Tyner’s dramatic style and technical brilliance have made him one of the most influential jazz musicians of the past 40 years. In his earliest recordings he displayed an ability to get deep inside chord progressions with lyricism, subtle chromatic detail, and virtuosity. During the mid-1970s, working with producer Orrin Keepnews, Tyner recorded a series of albums that showed a constant maturation and exploration, without succumbing to the “jazz-fusion” fever of the day.
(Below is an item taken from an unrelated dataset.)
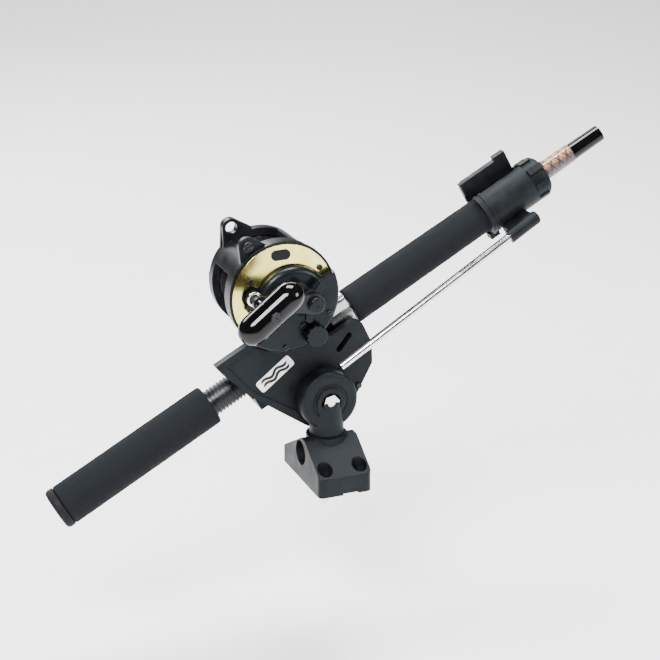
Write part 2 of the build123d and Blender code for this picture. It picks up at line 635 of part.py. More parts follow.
def trim_inset():
    """The dark oblong plate set on the trim."""
    face = Pos(13.4, 28.0) * Rot(0, 0, -27) * SlotOverall(14.5, 7.6)
    return slab(face, FLANGE_Y - 1.5, FLANGE_Y - 0.8)


def takedown_knob():
    """The fluted thumb screw that holds the handle-side cover on the frame."""
    knob = scallops(8.2, -44.0, -37.0, 12, 2.4, 0.7)
    knob = fillet(knob.edges().group_by(Axis.Y)[0], 0.5)
    knob += rod_y(6.0, -37.2, -36.0)
    return Pos(KNOB_STEM_AT[0], 0, KNOB_STEM_AT[1]) * (knob + rod_y(1.8, -37, -21.6))


# ------------------------------------------------------------------ spool
def spool():
    body = rod_y(ARBOR_R, *SPOOL_Y)
    for y0, y1 in ((SPOOL_Y[0], SPOOL_Y[0] + SPOOL_RIM), (SPOOL_Y[1] - SPOOL_RIM, SPOOL_Y[1])):
        body += rod_y(31.5, y0, y1)
    body -= rod_y(SPOOL_SHAFT_R + 0.01, -30, 30)
    for i in range(6):
        x, z = polar((0, 0), 21.0, 60 * i)
        body -= rod_y(4.0, SPOOL_Y[0] - 1, SPOOL_Y[0] + 4, x, z)
    return body


def line_pack():
    pack = rod_y(27.5, SPOOL_Y[0] + SPOOL_RIM + 0.02, SPOOL_Y[1] - SPOOL_RIM - 0.02)
    return pack - rod_y(ARBOR_R + 0.02, -30, 30)


def spool_shaft():
    return rod_y(SPOOL_SHAFT_R, -26.6, LEFT_RING[1] + 3.8) + rod_y(JOURNAL_R, -33.8, -26.6)


def spool_bearings():
    rings = []
    for y0, y1 in ((-26.1, -24.3), (LEFT_RING[1] + 0.3, LEFT_RING[1] + 2.9)):
        ring = rod_y(BEARING_R, y0, y1) - rod_y(SPOOL_SHAFT_R + FIT, y0 - 1, y1 + 1)
        rings.append(ring.solid())
    return Compound(rings)


# ------------------------------------------------------------------ gear train
def gear(teeth, y0, y1, first_tooth):
    """A spur gear about y with involute flanks; first_tooth is one tooth's angle."""
    pitch = GEAR_MODULE * teeth / 2
    base = pitch * math.cos(math.radians(PRESSURE_ANGLE))
    tip = pitch + GEAR_MODULE * 0.9
    root = pitch - GEAR_MODULE * 1.2

    def involute(radius):
        a = math.acos(min(1.0, base / radius))
        return math.tan(a) - a

    half = math.pi / (2 * teeth) - BACKLASH / (2 * pitch)
    start = max(root, base)
    steps = 4
    flank = []
    for i in range(steps + 1):
        radius = start + (tip - start) * i / steps
        flank.append((radius, half + involute(pitch) - involute(radius)))
    if root < start:
        flank.insert(0, (root, flank[0][1]))
    points = []
    for tooth in range(teeth):
        centre = math.radians(first_tooth) + 2 * math.pi * tooth / teeth
        for radius, spread in flank:
            points.append((radius * math.cos(centre - spread), radius * math.sin(centre - spread)))
        for radius, spread in reversed(flank):
            points.append((radius * math.cos(centre + spread), radius * math.sin(centre + spread)))
    return slab(make_face(Polyline(*points, close=True)), y0, y1)


def at_crank(shape):
    return Pos(CRANK_X, 0, CRANK_Z) * shape


def pinion_gear():
    pinion = gear(PINION_TEETH, -30.2, -26.8, CRANK_DIRECTION + 180 / PINION_TEETH)
    pinion += rod_y(2.9, -31.5, -30.2) + rod_y(4.2, -32.0, -31.5)
    return pinion - rod_y(JOURNAL_R + FIT, -40, -20)


def main_gear():
    wheel = gear(GEAR_TEETH, -30.6, -27.2, CRANK_DIRECTION + 180)
    wheel -= rod_y(8.4, -32, -29.0)
    return at_crank(wheel - rod_y(CRANK_SHAFT_R + FIT, -40, -20))


def drag_washers():
    """The drag stack in the gear's cup."""
    washers = []
    for i in range(3):
        y1 = -29.02 - 0.55 * i
        ring = rod_y(8.2, y1 - 0.5, y1) - rod_y(CRANK_SHAFT_R + FIT, -40, -20)
        washers.append(at_crank(ring).solid())
    return Compound(washers)


def ratchet():
    """The twelve-tooth anti-reverse wheel under the bridge side of the gear."""
    points = []
    for i in range(12):
        points.append(polar((0, 0), 8.6, 30 * i))
        points.append(polar((0, 0), 6.6, 30 * i + 4))
    wheel = slab(make_face(Polyline(*points, close=True)), -27.15, -26.4)
    return at_crank(wheel - rod_y(CRANK_SHAFT_R + FIT, -40, -20))


def dog_pivot():
    return (CRANK_X + 11.3, CRANK_Z + 1.5)


def anti_reverse_dog():
    """The pawl beside the ratchet, lifted clear of its teeth."""
    x, z = dog_pivot()
    arm = Pos(x - 1.0, z + 3.2) * Rot(0, 0, 105) * SlotOverall(9.5, 2.6)
    return slab(arm, -27.15, -26.4) - rod_y(0.85, -40, -20, x, z)


def dog_pin():
    x, z = dog_pivot()
    return rod_y(0.8, -27.17, -24.25, x, z)


def drive_shaft():
    return at_crank(rod_y(CRANK_SHAFT_R, -53.6, -24.3) + rod_y(2.6, -56.0, -53.6))


def star_drag():
    """The five-armed drag wheel behind the handle."""
    star = rod_y(8.0, -46.0, -40.0)
    for i in range(5):
        arm = slab(Pos(10.0, 0) * SlotOverall(13.0, 5.4), -44.5, -41.5)
        star += Rot(0, -72 * i - 20, 0) * arm
    return at_crank(star - rod_y(CRANK_SHAFT_R + FIT, -60, -20))


# ------------------------------------------------------------------ handle and lever
def handle_arm():
    arm_y = (-53.4, -50.0)
    dx, dz = KNOB_AT[0] - CRANK_X, KNOB_AT[1] - CRANK_Z
    length, angle = math.hypot(dx, dz), math.degrees(math.atan2(dz, dx))
    arm = rod_y(7.4, *arm_y) + rod_y(5.4, *arm_y, length, 0)
    arm += slab(make_face(Polyline((0, 7.0), (length, 5.2), (length, -5.2), (0, -7.0), close=True)), *arm_y)
    arm = Pos(CRANK_X, 0, CRANK_Z) * Rot(0, -angle, 0) * arm
    arm += at_crank(rod_y(6.0, -50.0, -46.8))
    arm -= at_crank(rod_y(CRANK_SHAFT_R + 0.01, -60, -40))
    return arm - rod_y(2.52, -60, -40, *KNOB_AT)


def handle_nut():
    nut = rod_y(6.0, -57.4, -53.65)
    nut = fillet(nut.edges().group_by(Axis.Y)[0], 1.6)
    nut -= rod_y(0.9, -58, -56.8)
    return at_crank(nut - rod_y(2.62, -56.2, -50))


def at_knob(shape):
    return Pos(KNOB_AT[0], 0, KNOB_AT[1]) * shape


def knob_axle():
    axle = rod_y(2.5, -83.0, -50.2) + rod_y(4.2, -56.0, -53.45) + rod_y(4.1, -85.6, -83.0)
    axle = fillet(axle.edges().group_by(Axis.Y)[0], 0.8)
    return at_knob(axle - rod_y(0.8, -86, -84.9))


def handle_knob():
    """The torpedo grip, turning on its axle."""
    half = KNOB_LENGTH / 2
    nose = 13.0
    profile = [
        Line((-half, 0), (half, 0)),
        Spline((half, 0), (half - nose * 0.25, KNOB_R * 0.68), (half - nose, KNOB_R),
               tangents=((0, 1), (-1, 0))),
        Line((half - nose, KNOB_R), (nose - half, KNOB_R)),
        Spline((nose - half, KNOB_R), (nose * 0.25 - half, KNOB_R * 0.68), (-half, 0),
               tangents=((-1, 0), (0, -1))),
    ]
    grip = revolve(Plane.XY * make_face(profile), axis=Axis.X)
    seam = rod_x(KNOB_R + 1, -0.35, 0.35) - rod_x(KNOB_R - 0.5, -1, 1)
    grip = Pos(0, KNOB_Y, 0) * Rot(0, -KNOB_TILT, 0) * (grip - seam)
    grip += rod_y(5.0, KNOB_Y, -56.4)
    grip -= rod_y(2.5 + FIT, -100, -40)
    return at_knob(grip - rod_y(4.1 + 0.2, -100, -82.9))


def free_spool_lever():
    """The clutch lever on the cover's rear, with a round hub under its ring."""
    lever = rod_y(5.6, -30.6, FLANGE_Y - 0.7)
    arm = slab(Rot(0, 0, -138) * Pos(4.4, 0) * SlotOverall(13.2, 4.4), -32.8, -30.2)
    lever += arm + rod_y(5.6, -32.8, -30.6)
    lever += rod_y(2.0, FLANGE_Y - 0.8, -24.6)
    return Pos(LEVER_AT[0], 0, LEVER_AT[1]) * (lever - rod_y(1.02, -40, -27))


def lever_ring():
    ring = rod_y(5.5, -34.2, -32.85) - rod_y(3.9, -40, -20)
    ring = fillet(ring.edges().group_by(Axis.Y)[0], 0.5)
    return Pos(LEVER_AT[0], 0, LEVER_AT[1]) * ring


def lever_screw():
    return pan_screw(3.7, 1.3, 1.0, -32.85, 5.0, *LEVER_AT)


def pinion_yoke():
    """The fork that carries the pinion out of the spool's drive."""
    yoke = block(-14.0, 1.5, -31.45, -30.75, -4.6, 4.6) - rod_y(3.2, -40, -20)
    yoke -= block(0, 5, -40, -20, -3.2, 3.2)
    return yoke + block(-14.0, -12.0, -31.45, -27.5, -4.6, 4.6)


def clicker_button():
    button = rod_y(3.4, LEFT_FACE + 0.3, LEFT_FACE + 3, 0, -17.5)
    button = fillet(button.edges().group_by(Axis.Y)[-1], 0.9)
    return button + rod_y(1.9, LEFT_FACE - 3, LEFT_FACE + 0.4, 0, -17.5)


# ------------------------------------------------------------------ reel-seat fittings, in the rig frame
def seat_hood(x0, x1, wall_at):
    """A tube round the seat with a hump over one end of the foot; wall_at is its closed end, -1 or 1."""
    hump = block(x0, x1, -11.0, 11.0, 0, 16.4)
    hump = fillet(hump.edges().filter_by(Axis.X).group_by(Axis.Z)[-1], 4.0)
    shell = rod_x(SEAT_HOOD_R, x0, x1) + hump
    cut0, cut1 = (x0 + 3, x1 + 1) if wall_at < 0 else (x0 - 1, x1 - 3)
    shell -= block(cut0, cut1, -8.9, 8.9, 4, 14.6)
    return shell - rod_x(SEAT_R + FIT, x0 - 1, x1 + 1)


def hood_nut():
    x0, x1 = HOOD_NUT_X
    nut = rod_x(13.6, x0, x1) - rod_x(SEAT_R + FIT, x0 - 1, x1 + 1)
    for i in range(16):
        y, z = polar((0, 0), 13.9, 22.5 * i)
        nut -= rod_x(0.9, x0 - 1, x1 + 1, y, z)
    return nut


# ------------------------------------------------------------------ write every sub-part
save("mount_base", mount_base())
save("deck_screws", deck_screws())
save("swivel_post", swivel_post())
save("tilt_bolt", tilt_bolt())
save("tilt_washer", tilt_washer())
save("tilt_knob", tilt_knob())

rig_parts = {
    "holder_body": holder_body(),
    "holder_label": holder_label(),
    "stop_pin": stop_pin(),
    "stay_rod": stay_rod(),
    "front_collar": front_collar(),
    "lock_ring": lock_ring(),
    "rear_grip": rear_grip(),
    "butt_cap": butt_cap(),
    "rod_blank": rod_blank(),
    "reel_seat": reel_seat(),
    "hood_nut": hood_nut(),
    "sliding_hood": seat_hood(*SLIDING_HOOD_X, -1),
    "fixed_hood": seat_hood(*FIXED_HOOD_X, 1),
    "seat_ring": seat_ring(),
    "foregrip": foregrip(),
    "winding_check": winding_check(),
    "thread_wrap": thread_wrap(),
}
for name, shape in rig_parts.items():
    save(name, shape, RIG)

reel_parts = {
    "reel_foot": reel_foot(),
    "reel_frame": reel_frame(),
    "harness_lug": harness_lug(),
    "lug_screw": lug_screw(),
    "left_side_plate": left_side_plate(),
    "left_plate_screws": side_screws(LEFT_FACE - 0.4, 8.4, 1, LEFT_SCREWS),
    "right_side_plate": right_side_plate(),
    "right_plate_screws": side_screws(FACE_Y, 5.0, -1, RIGHT_SCREWS),
    "bridge_plate": bridge_plate(),
    "trim_plate": trim_plate(),
    "trim_inset": trim_inset(),
    "trim_screws": side_screws(FLANGE_Y - 0.8, 5.0, -1, TRIM_SCREWS),
    "takedown_knob": takedown_knob(),
    "spool": spool(),
    "line_pack": line_pack(),
    "spool_shaft": spool_shaft(),
    "spool_bearings": spool_bearings(),
    "pinion_gear": pinion_gear(),
    "pinion_yoke": pinion_yoke(),
    "main_gear": main_gear(),
    "drag_washers": drag_washers(),
    "ratchet": ratchet(),
    "anti_reverse_dog": anti_reverse_dog(),
    "dog_pin": dog_pin(),
    "drive_shaft": drive_shaft(),
    "star_drag": star_drag(),
    "handle_arm": handle_arm(),
    "handle_nut": handle_nut(),
    "handle_knob": handle_knob(),
    "knob_axle": knob_axle(),
    "free_spool_lever": free_spool_lever(),
    "lever_ring": lever_ring(),
    "lever_screw": lever_screw(),
    "clicker_button": clicker_button(),
}
for name, shape in reel_parts.items():
    save(name, shape, REEL)
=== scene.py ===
import math

import bmesh
import bpy
from mathutils import Matrix, Vector


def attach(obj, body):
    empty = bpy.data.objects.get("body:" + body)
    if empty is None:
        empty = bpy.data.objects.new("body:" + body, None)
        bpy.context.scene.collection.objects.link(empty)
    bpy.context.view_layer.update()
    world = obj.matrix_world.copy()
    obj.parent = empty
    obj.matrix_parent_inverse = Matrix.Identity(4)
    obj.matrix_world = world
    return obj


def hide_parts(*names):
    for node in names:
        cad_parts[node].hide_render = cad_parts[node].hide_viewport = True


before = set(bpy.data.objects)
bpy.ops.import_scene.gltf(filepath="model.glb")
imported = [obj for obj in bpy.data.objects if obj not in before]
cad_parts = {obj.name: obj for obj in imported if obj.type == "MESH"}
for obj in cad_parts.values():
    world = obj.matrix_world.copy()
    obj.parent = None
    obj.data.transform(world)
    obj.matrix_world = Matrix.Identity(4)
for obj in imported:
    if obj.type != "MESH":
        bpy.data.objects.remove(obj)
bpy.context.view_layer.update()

# ------------------------------------------------------------------ the rig's own frame, in metres
LEAN = math.radians(28.9)  # the rod above level
ALONG = Vector((math.cos(LEAN), 0, math.sin(LEAN)))
ACROSS = Vector((-math.sin(LEAN), 0, math.cos(LEAN)))
PIVOT_DROP = 0.036  # from the rod's centreline down to the tilt pivot
PIVOT_HEIGHT = 0.062
ROD_Y = 0.030
ROD_ORIGIN = Vector((-PIVOT_DROP * math.sin(LEAN), ROD_Y, PIVOT_HEIGHT + PIVOT_DROP * math.cos(LEAN)))
RIG = Matrix.Translation(ROD_ORIGIN) @ Matrix.Rotation(-LEAN, 4, "Y")
REEL = RIG @ Matrix.Translation((0.012, 0, 0.0525))  # the spool's centre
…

Inception (1962); Live at Newport (1963); McCoy Tyner Live at Newport (1963); Nights of Ballads and Blues (1963); Reaching Fourth (1963); Today and Tomorrow (1963); McCoy Tyner Plays Ellington (1964); Real McCoy (1967); Expansions (1968); Time for Tyner (1968); Extensions (1970); Echoes of a Friend (1972); Sahara (1972); Song of the New World (1973); Trident (1975); Fly with the Wind (1976); Supertrio (1977); Passion Dance (1978); Together (1978); 4X4 (1980); Donble Trios (1986); Live at Musicians Exchange Cafe (1987); Live at Sweet Basil, Vols. 1 & 2 (1989); N.Y. Reunion (1991); Remembering John (1991); Soliloquy (1991); Turning Point (1991); Infinity (1995); Prelude and Sonata (1995); What The World Needs Now: The Music of Burt Bacharach.